The fact is that leveraging best practices can actually go both ways. Broadcasters, especially when broadcasting a live sporting events, have always had to deal with the associated challenge that a significant percentage of their production must be done remotely. This requires simplifying networking and its associated expense, hence the strong push for most broadcasters to put all production on an all-IP infrastructure, as well as having their technology able to be deployed in places that are less environmentally controlled than a corporate data center. With an increasing amount of filming being done in exotic locations around the globe, Hollywood could very well benefit from this kind of expertise in remote production. A significant amount of operational efficiency can be gained by doing more editing locally rather than constantly sending dailies back to a shared environment for mastering. In fact, The Rebel Fleet, an interesting post-production company based out of New Zealand, is helping Hollywood do just that.

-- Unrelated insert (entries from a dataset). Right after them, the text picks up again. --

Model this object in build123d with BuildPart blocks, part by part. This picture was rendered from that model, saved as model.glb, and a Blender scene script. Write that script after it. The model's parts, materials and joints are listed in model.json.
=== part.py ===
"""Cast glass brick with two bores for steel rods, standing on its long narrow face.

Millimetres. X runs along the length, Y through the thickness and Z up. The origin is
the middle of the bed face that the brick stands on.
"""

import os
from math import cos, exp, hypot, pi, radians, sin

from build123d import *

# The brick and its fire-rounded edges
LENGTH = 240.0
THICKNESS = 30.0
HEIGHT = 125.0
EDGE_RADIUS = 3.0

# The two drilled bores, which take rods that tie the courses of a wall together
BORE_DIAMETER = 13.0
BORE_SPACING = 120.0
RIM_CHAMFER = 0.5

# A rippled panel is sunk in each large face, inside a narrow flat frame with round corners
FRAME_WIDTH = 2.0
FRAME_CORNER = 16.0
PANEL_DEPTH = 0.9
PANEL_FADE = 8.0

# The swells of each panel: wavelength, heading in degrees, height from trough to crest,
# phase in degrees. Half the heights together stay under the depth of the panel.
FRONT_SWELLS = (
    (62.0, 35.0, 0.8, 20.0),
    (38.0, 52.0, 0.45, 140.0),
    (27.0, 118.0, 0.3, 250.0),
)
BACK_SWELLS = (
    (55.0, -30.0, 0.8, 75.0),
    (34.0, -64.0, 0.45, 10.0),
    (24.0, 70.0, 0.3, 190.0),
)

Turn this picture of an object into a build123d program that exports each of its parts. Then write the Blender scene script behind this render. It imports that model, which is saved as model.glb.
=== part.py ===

One thing is abundantly clear – whether you are a major broadcaster, a famous movie studio, or any other professional in the media industry, constantly learning and being open to new ideas is a requirement to achieving maximum levels of business agility and keeping yourself ahead of the competition. And it’s safe to say we could all benefit not just from technology developed for our own specific use case, but also from the advancements and expertise offered by our industry neighbors as well.

About Jason Coari

Jason Coari is Quantum’s Director of Product Marketing and a veteran in the technical computing and storage industry, with over 20 years’ experience working at both hardware and software organizations. He leads the company’s commercial strategy for scale-out storage solutions across all industries. Previously, he worked in a variety of global roles at SGI, most notably directing HPC product marketing strategy and leading the European and APAC marketing organizations.